Give every line below again, exactly.
— Begin GIVEN DATA —
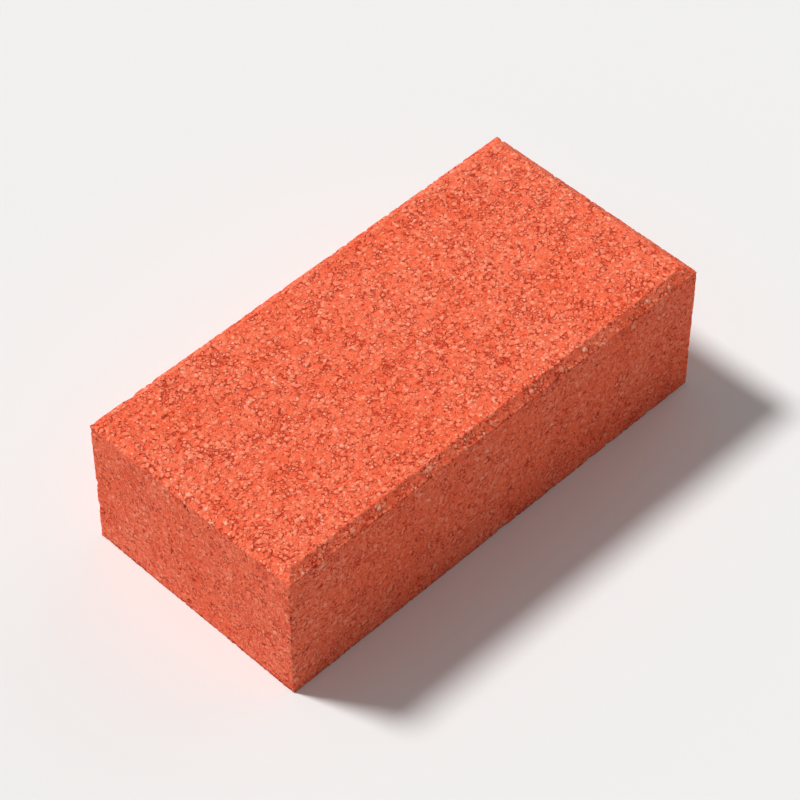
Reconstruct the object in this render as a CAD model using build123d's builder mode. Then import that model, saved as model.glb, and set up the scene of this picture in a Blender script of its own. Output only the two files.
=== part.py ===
"""Concrete paving stone: one rectangular block, pressed in a steel mould in one stroke.

The block is solid and through-coloured. Its wearing face has a bevel all round, which is
mitred at the corners, its sides are plumb, and its bed face is flat with plain edges.

Millimetres, +Z up. The origin is the middle of the bed face, X runs along the stone and
Y across it.
"""

import os

from build123d import *

# Laying grid, from the middle of one joint to the middle of the next
grid_length = 200.0
grid_width = 100.0
joint_gap = 3.0  # open gap that a laid stone keeps to its neighbour

# Block
thickness = 60.0  # from the bed face to the wearing face
corner_radius = 1.0  # of the four upright corners

# Bevel round the wearing face
bevel_width = 4.0  # how far it reaches in over the face, seen from above
bevel_depth = 3.0  # how far it goes down the sides

length = grid_length - joint_gap
width = grid_width - joint_gap


with BuildPart() as paving_stone:
    with BuildSketch(Plane.XY):
        Rectangle(length, width)
    extrude(amount=thickness)

    # The bevel comes before the corner radii, so that it keeps its width round each corner
    wearing_face = paving_stone.faces().sort_by(Axis.Z)[-1]
    chamfer(wearing_face.edges(), bevel_width, bevel_depth, reference=wearing_face)

    upright_corners = paving_stone.edges().filter_by(Axis.Z)
    fillet(upright_corners, corner_radius)

paving_stone.part.label = "paving_stone"

os.makedirs("parts", exist_ok=True)
export_step(paving_stone.part, "parts/paving_stone.step")
print(f"paving_stone: {length:g} x {width:g} x {thickness:g} mm")
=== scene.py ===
"""Concrete paving stone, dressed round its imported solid. Metres, +Z up, bed face on the floor."""

import math

import bpy
import numpy as np
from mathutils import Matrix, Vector, noise


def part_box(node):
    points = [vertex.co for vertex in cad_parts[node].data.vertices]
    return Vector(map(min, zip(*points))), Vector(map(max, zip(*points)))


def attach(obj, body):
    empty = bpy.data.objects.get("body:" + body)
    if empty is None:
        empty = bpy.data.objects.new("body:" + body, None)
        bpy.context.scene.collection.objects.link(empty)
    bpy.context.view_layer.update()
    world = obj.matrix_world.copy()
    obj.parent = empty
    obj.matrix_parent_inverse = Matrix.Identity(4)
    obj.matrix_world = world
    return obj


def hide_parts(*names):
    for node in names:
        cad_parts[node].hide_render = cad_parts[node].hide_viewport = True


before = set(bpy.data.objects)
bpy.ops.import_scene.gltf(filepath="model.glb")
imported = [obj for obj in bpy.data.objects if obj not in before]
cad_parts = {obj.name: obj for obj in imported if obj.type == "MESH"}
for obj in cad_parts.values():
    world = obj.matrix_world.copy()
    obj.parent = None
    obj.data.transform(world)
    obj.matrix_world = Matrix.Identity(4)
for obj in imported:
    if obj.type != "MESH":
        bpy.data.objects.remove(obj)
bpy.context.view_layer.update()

MM = 0.001


# Pressed block
# The real stone is one block of through-coloured concrete: sand, fine chippings, cement and
# an orange oxide pigment, tamped nearly dry into a steel mould and pushed straight out of it.
# So its faces are flat but granular, its arrises are a little soft, and small pits stay open.

half_length, half_width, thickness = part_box("paving_stone")[1]

near = 0.01 * MM
cad_points = np.array([v.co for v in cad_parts["paving_stone"].data.vertices])
on_top = cad_points[cad_points[:, 2] > thickness - near]
on_end = cad_points[cad_points[:, 0] > half_length - near]
bevel_width = half_length - on_top[:, 0].max()
side_height = on_end[:, 2].max()
bevel_depth = thickness - side_height
corner_radius = half_width - on_end[:, 1].max()

# Cells are counted in steps of the finest one, on the wearing face. Sides take cells of two
# steps below their top band, and the bed takes cells of four.
step = 0.575 * MM
bevel_steps = 8
band_steps = 8
side_cell = 2
bed_cell = 4


def even_steps(length):
    """How many steps a stretch takes, as a whole number of the largest cells."""
    return bed_cell * round(length / step / bed_cell)


def grid_lines(half):
    """Where the lines of steps cross a side of the block, with the bevel's lines at each end."""
    inner = half - bevel_width
    flat = np.linspace(-inner, inner, even_steps(2 * inner) + 1)
    bevel = np.linspace(inner, half, bevel_steps + 1)[1:]
    return np.concatenate([-bevel[::-1], flat, bevel])


lines_x = grid_lines(half_length)
lines_y = grid_lines(half_width)
lines_z = np.linspace(0, side_height, even_steps(side_height) + 1)
count_x, count_y, count_z = len(lines_x) - 1, len(lines_y) - 1, len(lines_z) - 1


def block_cells():
    """The surface as square cells: lists of corners as (x, y, z) step numbers, seen from outside."""
    cells = []

    def tile(place, count_u, start_v, end_v, size):
        for u in range(0, count_u, size):
            for v in range(start_v, end_v, size):
                ring = ((u, v), (u + size, v), (u + size, v + size), (u, v + size))
                cells.append([place(*corner) for corner in ring])

    tile(lambda u, v: (u, v, count_z), count_x, 0, count_y, 1)
    tile(lambda u, v: (v, u, 0), count_y, 0, count_x, bed_cell)
    low_rows = count_z - band_steps
    for start, end, size in ((0, low_rows, side_cell), (low_rows, count_z, 1)):
        tile(lambda u, v: (u, 0, v), count_x, start, end, size)
        tile(lambda u, v: (count_x - u, count_y, v), count_x, start, end, size)
        tile(lambda u, v: (count_x, u, v), count_y, start, end, size)
        tile(lambda u, v: (0, count_y - u, v), count_y, start, end, size)
    return cells


def join_cells(cells):
    """Vertices and faces. A large cell beside small ones takes up their corners on its edges."""
    number = {}
    for cell in cells:
        for corner in cell:
            number.setdefault(corner, len(number))
    faces = []
    for cell in cells:
        face = []
        for start, end in zip(cell, cell[1:] + cell[:1]):
            gap = max(abs(e - s) for s, e in zip(start, end))
            for i in range(gap):
                between = tuple(s + (e - s) * i // gap for s, e in zip(start, end))
                if between in number:
                    face.append(number[between])
        faces.append(face)
    return np.array(list(number)), faces


def round_corners(points):
    """Draws the four upright corners in to their radius."""
    inner = np.array([half_length - corner_radius, half_width - corner_radius])
    over = np.maximum(np.abs(points[:, :2]) - inner, 0)
    reach = np.hypot(over[:, 0], over[:, 1])
    out = reach > corner_radius
    over[out] *= (corner_radius / reach[out])[:, None]
    inside = np.minimum(np.abs(points[:, :2]), inner)
    points[:, :2] = np.sign(points[:, :2]) * (inside + over)


def side_gaps(points):
    """How far each point is from the nearest end and the nearest side, seen from above."""
    return np.array([half_length, half_width]) - np.abs(points[:, :2])


steps, faces = join_cells(block_cells())
points = np.column_stack([lines_x[steps[:, 0]], lines_y[steps[:, 1]], lines_z[steps[:, 2]]])
round_corners(points)
drop = bevel_depth * np.clip(1 - side_gaps(points).min(axis=1) / bevel_width, 0, 1)
points[:, 2] *= (thickness - drop) / side_height

mesh = bpy.data.meshes.new("pressed_block")
mesh.from_pydata(points.tolist(), [], faces)
block = bpy.data.objects.new("pressed_block", mesh)
bpy.context.scene.collection.objects.link(block)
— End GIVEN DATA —
OUTPUT BELOW
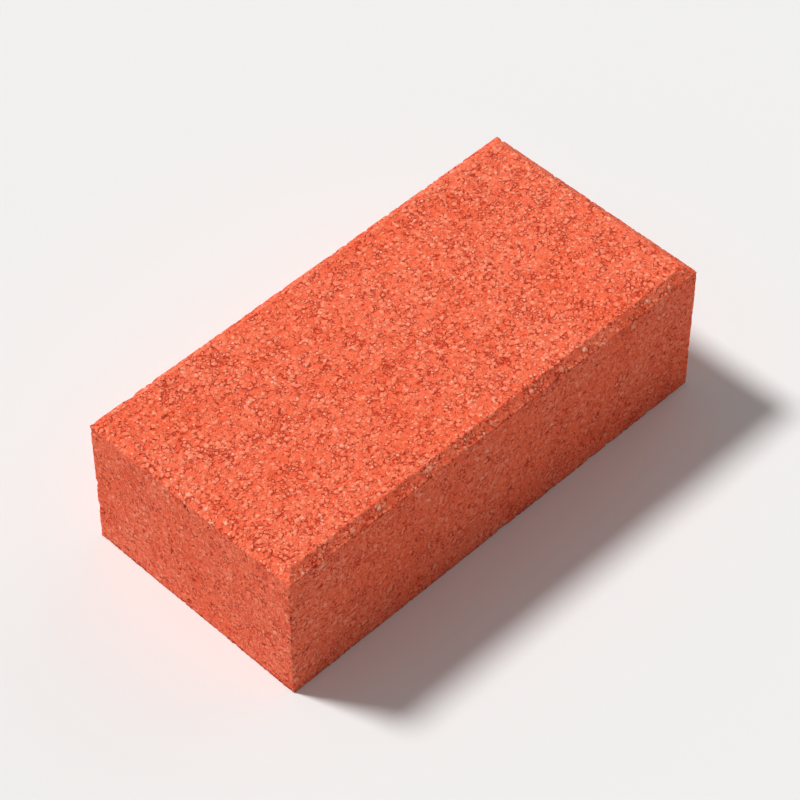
Reconstruct the object in this render as a CAD model using build123d's builder mode. Then import that model, saved as model.glb, and set up the scene of this picture in a Blender script of its own. Output only the two files.
=== part.py ===
"""Concrete paving stone: one rectangular block, pressed in a steel mould in one stroke.

The block is solid and through-coloured. Its wearing face has a bevel all round, which is
mitred at the corners, its sides are plumb, and its bed face is flat with plain edges.

Millimetres, +Z up. The origin is the middle of the bed face, X runs along the stone and
Y across it.
"""

import os

from build123d import *

# Laying grid, from the middle of one joint to the middle of the next
grid_length = 200.0
grid_width = 100.0
joint_gap = 3.0  # open gap that a laid stone keeps to its neighbour

# Block
thickness = 60.0  # from the bed face to the wearing face
corner_radius = 1.0  # of the four upright corners

# Bevel round the wearing face
bevel_width = 4.0  # how far it reaches in over the face, seen from above
bevel_depth = 3.0  # how far it goes down the sides

length = grid_length - joint_gap
width = grid_width - joint_gap


with BuildPart() as paving_stone:
    with BuildSketch(Plane.XY):
        Rectangle(length, width)
    extrude(amount=thickness)

    # The bevel comes before the corner radii, so that it keeps its width round each corner
    wearing_face = paving_stone.faces().sort_by(Axis.Z)[-1]
    chamfer(wearing_face.edges(), bevel_width, bevel_depth, reference=wearing_face)

    upright_corners = paving_stone.edges().filter_by(Axis.Z)
    fillet(upright_corners, corner_radius)

paving_stone.part.label = "paving_stone"

os.makedirs("parts", exist_ok=True)
export_step(paving_stone.part, "parts/paving_stone.step")
print(f"paving_stone: {length:g} x {width:g} x {thickness:g} mm")
=== scene.py ===
"""Concrete paving stone, dressed round its imported solid. Metres, +Z up, bed face on the floor."""

import math

import bpy
import numpy as np
from mathutils import Matrix, Vector, noise


def part_box(node):
    points = [vertex.co for vertex in cad_parts[node].data.vertices]
    return Vector(map(min, zip(*points))), Vector(map(max, zip(*points)))


def attach(obj, body):
    empty = bpy.data.objects.get("body:" + body)
    if empty is None:
        empty = bpy.data.objects.new("body:" + body, None)
        bpy.context.scene.collection.objects.link(empty)
    bpy.context.view_layer.update()
    world = obj.matrix_world.copy()
    obj.parent = empty
    obj.matrix_parent_inverse = Matrix.Identity(4)
    obj.matrix_world = world
    return obj


def hide_parts(*names):
    for node in names:
        cad_parts[node].hide_render = cad_parts[node].hide_viewport = True


before = set(bpy.data.objects)
bpy.ops.import_scene.gltf(filepath="model.glb")
imported = [obj for obj in bpy.data.objects if obj not in before]
cad_parts = {obj.name: obj for obj in imported if obj.type == "MESH"}
for obj in cad_parts.values():
    world = obj.matrix_world.copy()
    obj.parent = None
    obj.data.transform(world)
    obj.matrix_world = Matrix.Identity(4)
for obj in imported:
    if obj.type != "MESH":
        bpy.data.objects.remove(obj)
bpy.context.view_layer.update()

MM = 0.001


# Pressed block
# The real stone is one block of through-coloured concrete: sand, fine chippings, cement and
# an orange oxide pigment, tamped nearly dry into a steel mould and pushed straight out of it.
# So its faces are flat but granular, its arrises are a little soft, and small pits stay open.

half_length, half_width, thickness = part_box("paving_stone")[1]

near = 0.01 * MM
cad_points = np.array([v.co for v in cad_parts["paving_stone"].data.vertices])
on_top = cad_points[cad_points[:, 2] > thickness - near]
on_end = cad_points[cad_points[:, 0] > half_length - near]
bevel_width = half_length - on_top[:, 0].max()
side_height = on_end[:, 2].max()
bevel_depth = thickness - side_height
corner_radius = half_width - on_end[:, 1].max()

# Cells are counted in steps of the finest one, on the wearing face. Sides take cells of two
# steps below their top band, and the bed takes cells of four.
step = 0.575 * MM
bevel_steps = 8
band_steps = 8
side_cell = 2
bed_cell = 4


def even_steps(length):
    """How many steps a stretch takes, as a whole number of the largest cells."""
    return bed_cell * round(length / step / bed_cell)


def grid_lines(half):
    """Where the lines of steps cross a side of the block, with the bevel's lines at each end."""
    inner = half - bevel_width
    flat = np.linspace(-inner, inner, even_steps(2 * inner) + 1)
    bevel = np.linspace(inner, half, bevel_steps + 1)[1:]
    return np.concatenate([-bevel[::-1], flat, bevel])


lines_x = grid_lines(half_length)
lines_y = grid_lines(half_width)
lines_z = np.linspace(0, side_height, even_steps(side_height) + 1)
count_x, count_y, count_z = len(lines_x) - 1, len(lines_y) - 1, len(lines_z) - 1


def block_cells():
    """The surface as square cells: lists of corners as (x, y, z) step numbers, seen from outside."""
    cells = []

    def tile(place, count_u, start_v, end_v, size):
        for u in range(0, count_u, size):
            for v in range(start_v, end_v, size):
                ring = ((u, v), (u + size, v), (u + size, v + size), (u, v + size))
                cells.append([place(*corner) for corner in ring])

    tile(lambda u, v: (u, v, count_z), count_x, 0, count_y, 1)
    tile(lambda u, v: (v, u, 0), count_y, 0, count_x, bed_cell)
    low_rows = count_z - band_steps
    for start, end, size in ((0, low_rows, side_cell), (low_rows, count_z, 1)):
        tile(lambda u, v: (u, 0, v), count_x, start, end, size)
        tile(lambda u, v: (count_x - u, count_y, v), count_x, start, end, size)
        tile(lambda u, v: (count_x, u, v), count_y, start, end, size)
        tile(lambda u, v: (0, count_y - u, v), count_y, start, end, size)
    return cells


def join_cells(cells):
    """Vertices and faces. A large cell beside small ones takes up their corners on its edges."""
    number = {}
    for cell in cells:
        for corner in cell:
            number.setdefault(corner, len(number))
    faces = []
    for cell in cells:
        face = []
        for start, end in zip(cell, cell[1:] + cell[:1]):
            gap = max(abs(e - s) for s, e in zip(start, end))
            for i in range(gap):
                between = tuple(s + (e - s) * i // gap for s, e in zip(start, end))
                if between in number:
                    face.append(number[between])
        faces.append(face)
    return np.array(list(number)), faces


def round_corners(points):
    """Draws the four upright corners in to their radius."""
    inner = np.array([half_length - corner_radius, half_width - corner_radius])
    over = np.maximum(np.abs(points[:, :2]) - inner, 0)
    reach = np.hypot(over[:, 0], over[:, 1])
    out = reach > corner_radius
    over[out] *= (corner_radius / reach[out])[:, None]
    inside = np.minimum(np.abs(points[:, :2]), inner)
    points[:, :2] = np.sign(points[:, :2]) * (inside + over)


def side_gaps(points):
    """How far each point is from the nearest end and the nearest side, seen from above."""
    return np.array([half_length, half_width]) - np.abs(points[:, :2])


steps, faces = join_cells(block_cells())
points = np.column_stack([lines_x[steps[:, 0]], lines_y[steps[:, 1]], lines_z[steps[:, 2]]])
round_corners(points)
drop = bevel_depth * np.clip(1 - side_gaps(points).min(axis=1) / bevel_width, 0, 1)
points[:, 2] *= (thickness - drop) / side_height

mesh = bpy.data.meshes.new("pressed_block")
mesh.from_pydata(points.tolist(), [], faces)
block = bpy.data.objects.new("pressed_block", mesh)
bpy.context.scene.collection.objects.link(block)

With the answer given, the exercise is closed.